As someone else noted, not all of us can mak a living from the royalties of on book,
like Larry has managed to do.
Myself, I write open source code 40 hours per week and make my living doing installation
and configuration of my software.  In the 13 years I've been coding, I've 
written precisely 3 proprietary apps.
The other hundereds of programs have been open source, even little utility programs
like this obfuscater that I write for my own use - as soon as I wrote it I
found a place to post the source for others to use.
I was then criticized for making my obfuscater available to you and others.
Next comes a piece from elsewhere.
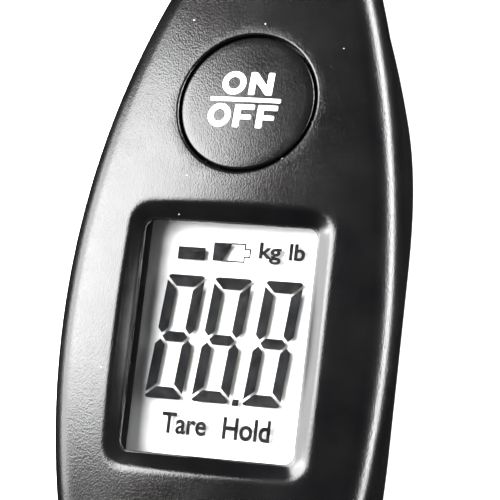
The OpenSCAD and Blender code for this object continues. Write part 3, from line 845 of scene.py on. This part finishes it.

2 of the 3 programs that I have kept proprietary have been implementations of
new security methodologies that I have developed.  Given the precise nature 
of these two specific programs their utility is greatly enhanced by making
their operation non-obvious.  (That may not apply to a lot of security schemes, 
but in these two specific cases it's true.)
Both have also been methodologies that I have spent months developing and must
be paid for if I'm to pay my rent.  Specically, this script I'm obfuscating now
has taken me close to a year to develop. During that time my rent has gotten 3 
months past due.  If I'm to be around to develop anything, I have to have
users of this software pay for it.  That's reality.
These scripts are designed to let a company protect their confidential data.
If they want to save thousands or millions by using my software, I think 
it's reasonable to expect them to pony up $50 to help cover the cost of development.
It's also a fact that other companies have attempted to steal both of my
security technologies while my products were still in beta.
That's not a theory - that's hard reality for me.
My family is about to be homeless while some jerk is making big money stealing
my technology that I spent a year developing.
I don't intend to make that any easier than necesary.
It would be nice if everyone were trustworthy, but that's not reality.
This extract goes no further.